Para pakar politik jelas faham siapa dan apa pemilih rasional ini. Sebuah bahasan oleh Sunny Tanuwijaya, peneliti di Departemen Politik dan Perubahan Sosial CSIS menuliskan tentang mitos pemilih rasional terkait dengan Pemilu Tahun 2009. Dikatakannya pada Suara Pembaharuan (27/10/2008), bahwa pemilih Indonesia belum bisa dikatakan rasional karena pilihan yang tersedia buat mereka belum memiliki diferensiasi yang jelas.

Pemilih rasional adalah orang yang menentukan pilihan politiknya berdasarkan perhitungan untung dan rugi. Pemilih rasional akan memilih partai politik, anggota legislatif, dan pasangan presiden/wakil presiden, pasangan Cagub/Gub, yang menurut perhitungan pribadinya akan membawa keuntungan baginya di masa depan, apa pun bentuk keuntungan itu. Menyebut bahwa pemilih sudah rasional paling tidak mengandung dua asumsi mendasar. Pertama, objek pilihan mempunyai diferensiasi. Kedua, pemilih itu terdidik. Terdidik di sini berarti tahu atau mempunyai kemampuan untuk mengakses informasi mengenai pilihannya. Sayangnya, kedua asumsi ini tidak tepat dalam menggambarkan kehidupan politik Indonesia, sehingga kita tidak bisa menyimpulkan bahwa pemilih Indonesia sudah rasional.

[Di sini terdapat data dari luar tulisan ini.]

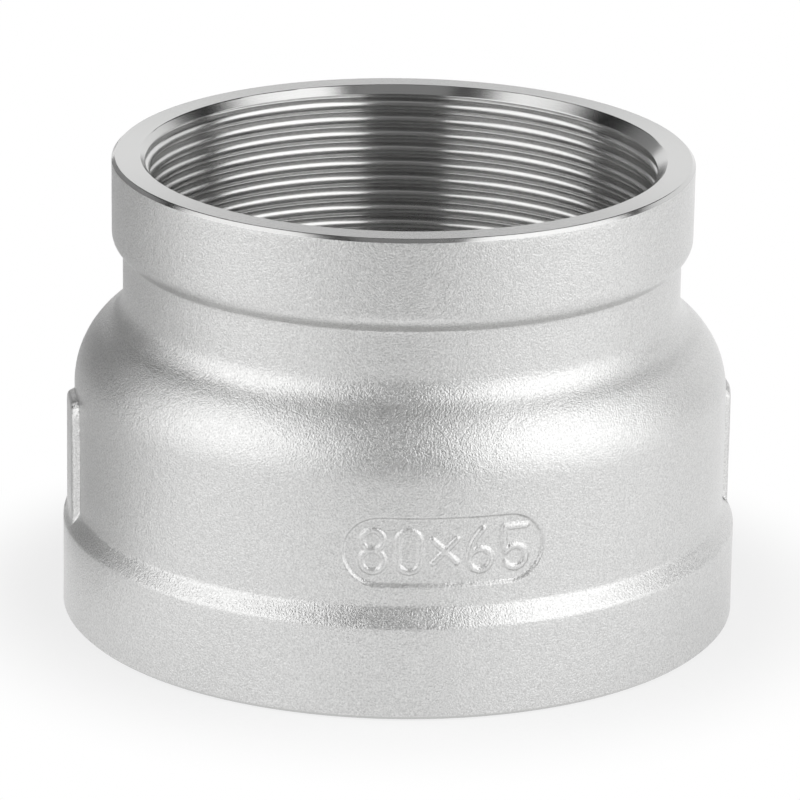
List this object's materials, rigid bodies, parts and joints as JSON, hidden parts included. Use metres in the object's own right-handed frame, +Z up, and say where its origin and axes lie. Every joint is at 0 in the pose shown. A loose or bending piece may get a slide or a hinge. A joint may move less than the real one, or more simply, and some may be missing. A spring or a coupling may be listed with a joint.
{
  "type": "reducing socket",
  "caption": "Round threaded pipe fitting that joins a larger pipe to a smaller one in line, with a banded end, a domed shoulder and side ribs.",
  "frame": {"origin": "middle of the large end's face, which the fitting stands on", "axes": "+Z up along the bore towards the small end; the two ribs lie along X; the size mark faces -Y"},
  "size_m": [0.0978, 0.0978, 0.0675],
  "materials": {
    "cast_stainless_steel": "shot-blasted casting, turned ends and bores"
  },
  "bodies": {
    "root": {"reducer_body": "cast_stainless_steel"}
  },
  "joints": []
}
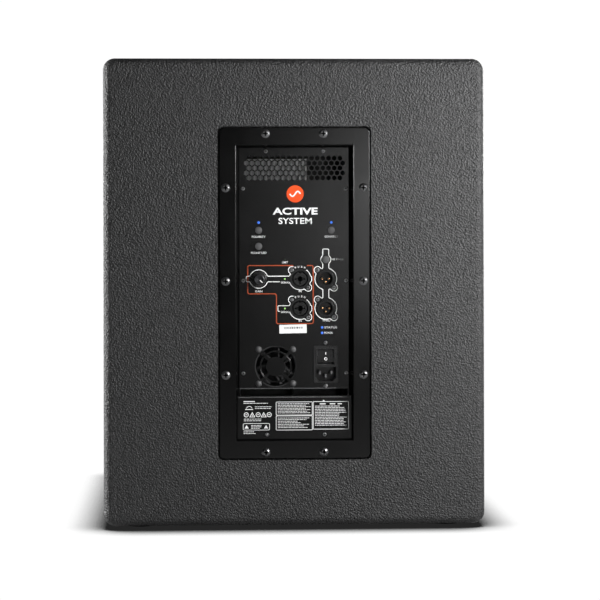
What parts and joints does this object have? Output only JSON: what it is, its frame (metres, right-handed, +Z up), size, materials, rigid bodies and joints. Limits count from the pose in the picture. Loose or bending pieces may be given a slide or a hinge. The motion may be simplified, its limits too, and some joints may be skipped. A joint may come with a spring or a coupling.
{
  "type": "powered subwoofer",
  "caption": "Black powered subwoofer cabinet with a recessed rear amplifier panel, side handles, pole socket, feet and a front grille.",
  "frame": {"origin": "middle of the footprint, on the floor", "axes": "+Z up, the grille faces -Y, the amplifier panel faces +Y"},
  "size_m": [0.454, 0.6, 0.56],
  "materials": {
    "coated_plywood": "black sprayed coat with an orange-peel texture",
    "inner_plywood": "black-stained plywood",
    "grille_steel": "satin black powder coat",
    "grille_foam": "black open-cell foam",
    "black_screws": "black-oxide steel",
    "badge_plastic": "gloss black",
    "rubber": "black rubber",
    "socket_steel": "satin black",
    "handle_plastic": "fine-grained black",
    "grip_rubber": "grooved soft rubber",
    "cast_basket": "black painted casting",
    "motor_steel": "plated steel",
    "magnet_ferrite": "ground ferrite",
    "surround_cloth": "coated cloth",
    "spider_cloth": "phenolic cloth",
    "cone_paper": "ribbed pulp, coated black",
    "coil_copper": "wound copper on a former",
    "lead_sleeve": "black sleeve",
    "frame_moulding": "satin black",
    "panel_sheet": "matte black powder coat with printed legends",
    "tub_steel": "zinc-plated sheet",
    "heat_sink_metal": "extruded",
    "circuit_boards": "green solder mask",
    "transformer_ferrite": "ferrite and tape",
    "blue_light": "lit blue",
    "green_light": "lit green",
    "control_plastic": "grey",
    "connector_plastic": "black",
    "contact_metal": "gold plated",
    "fan_plastic": "black",
    "inlet_plastic": "black"
  },
  "bodies": {
    "cabinet": {"top_panel": "coated_plywood", "bottom_panel": "coated_plywood", "left_side_panel": "coated_plywood", "right_side_panel": "coated_plywood", "rear_panel": "coated_plywood", "front_baffle": "inner_plywood", "port_shelf": "inner_plywood", "port_divider": "inner_plywood", "window_brace": "inner_plywood", "grille_blocks": "inner_plywood", "front_grille": "grille_steel", "grille_foam": "grille_foam", "grille_screws": "black_screws", "cabinet_screws": "black_screws", "woofer_screws": "black_screws", "frame_screws": "black_screws", "panel_screws": "black_screws", "connector_screws": "black_screws", "front_badge": "badge_plastic", "rubber_feet": "rubber", "amp_gasket": "rubber", "fan_rivets": "rubber", "pole_socket": "socket_steel", "left_handle_cup": "handle_plastic", "right_handle_cup": "handle_plastic", "handle_grips": "grip_rubber", "woofer_basket": "cast_basket", "woofer_motor_steel": "motor_steel", "woofer_magnet": "magnet_ferrite", "woofer_surround": "surround_cloth", "woofer_spider": "spider_cloth", "woofer_lead": "lead_sleeve", "amp_frame": "frame_moulding", "control_panel": "panel_sheet", "label_plate": "panel_sheet", "amp_tub": "tub_steel", "heat_sink": "heat_sink_metal", "power_board": "circuit_boards", "input_board": "circuit_boards", "transformer": "transformer_ferrite", "blue_led_lenses": "blue_light", "signal_led_lenses": "green_light", "combo_jacks": "connector_plastic", "thru_connectors": "connector_plastic", "gain_pot": "connector_plastic", "contact_pins": "contact_metal", "fan_housing": "fan_plastic", "inlet_housing": "inlet_plastic"},
    "driver_cone": {"woofer_cone": "cone_paper", "dust_cap": "cone_paper", "voice_coil": "coil_copper"},
    "cooling_fan": {"fan_rotor": "fan_plastic"},
    "gain_control": {"gain_knob": "control_plastic"},
    "power_switch": {"power_rocker": "inlet_plastic"},
    "polarity_switch": {"polarity_button": "control_plastic"},
    "front_light_switch": {"front_light_button": "control_plastic"},
    "connect_switch": {"connect_button": "control_plastic"},
    "high_pass_switch": {"high_pass_button": "control_plastic"},
    "input_latch_a": {"latch_a": "connector_plastic"},
    "input_latch_b": {"latch_b": "connector_plastic"}
  },
  "joints": [
    {"name": "cone_excursion", "type": "slide", "parent": "cabinet", "child": "driver_cone", "axis": [0, -1, 0], "range_m": [-0.007, 0.007], "stiffness_N_per_m": 8000, "deforming": ["woofer_surround", "woofer_spider"]},
    {"name": "fan_spin", "type": "hinge", "parent": "cabinet", "child": "cooling_fan", "pos_m": [0.022, 0.27, 0.1923], "axis": [0, 1, 0], "continuous": true},
    {"name": "gain_turn", "type": "hinge", "parent": "cabinet", "child": "gain_control", "pos_m": [0.0421, 0.28, 0.2971], "axis": [0, 1, 0], "range_deg": [0, 270]},
    {"name": "power_rocker_tilt", "type": "hinge", "parent": "cabinet", "child": "power_switch", "pos_m": [-0.038, 0.2755, 0.2038], "axis": [-1, 0, 0], "range_deg": [0, 24]},
    {"name": "polarity_press", "type": "slide", "parent": "cabinet", "child": "polarity_switch", "axis": [0, -1, 0], "range_m": [0, 0.0015], "stiffness_N_per_m": 700, "springref_m": -0.0005},
    {"name": "front_light_press", "type": "slide", "parent": "cabinet", "child": "front_light_switch", "axis": [0, -1, 0], "range_m": [0, 0.0015], "stiffness_N_per_m": 700, "springref_m": -0.0005},
    {"name": "connect_press", "type": "slide", "parent": "cabinet", "child": "connect_switch", "axis": [0, -1, 0], "range_m": [0, 0.0015], "stiffness_N_per_m": 700, "springref_m": -0.0005},
    {"name": "high_pass_press", "type": "slide", "parent": "cabinet", "child": "high_pass_switch", "axis": [0, -1, 0], "range_m": [0, 0.0015], "stiffness_N_per_m": 700, "springref_m": -0.0005},
    {"name": "input_latch_a_press", "type": "slide", "parent": "cabinet", "child": "input_latch_a", "axis": [0, -1, 0], "range_m": [0, 0.0012], "stiffness_N_per_m": 700, "springref_m": -0.0005},
    {"name": "input_latch_b_press", "type": "slide", "parent": "cabinet", "child": "input_latch_b", "axis": [0, -1, 0], "range_m": [0, 0.0012], "stiffness_N_per_m": 700, "springref_m": -0.0005}
  ]
}
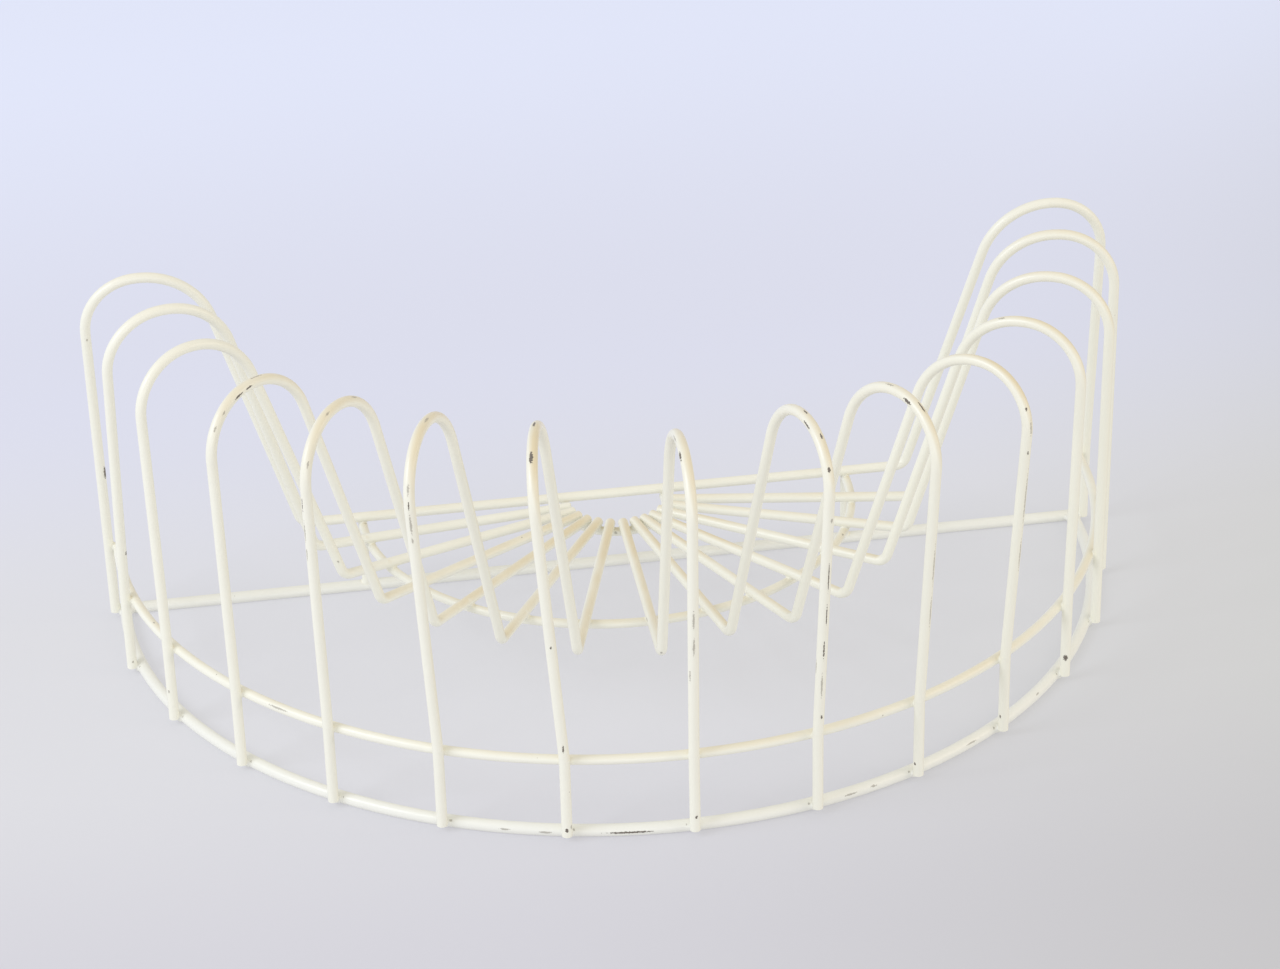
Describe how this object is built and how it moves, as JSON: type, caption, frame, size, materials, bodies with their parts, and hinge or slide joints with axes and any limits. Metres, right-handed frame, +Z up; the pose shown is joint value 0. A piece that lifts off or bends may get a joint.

Nah, menerjemahkan yang disampaikan oleh Sunny, dikaitkan dengan Pemilukada DKI putaran kedua, apabila pasangan Cagub tidak memiliki perbedaan yang signifikan sepertinya sulit untuk mengatakan bahwa pilihan para pemilih Jakarta tanggal 20 September mendatang  merupakan pilihan rasional, karena pemilih tidak mempunyai pilihan yang bervariasi untuk ditimbang, mana yang akan memberikan keuntungan optimal. Dengan kata lain, ada dua kemungkinan dalam situasi ini. Pertama, pemilih tidak menentukan pilihannya berdasarkan rasionalitas karena mereka memilih bukan berdasarkan perbedaan kedua calon.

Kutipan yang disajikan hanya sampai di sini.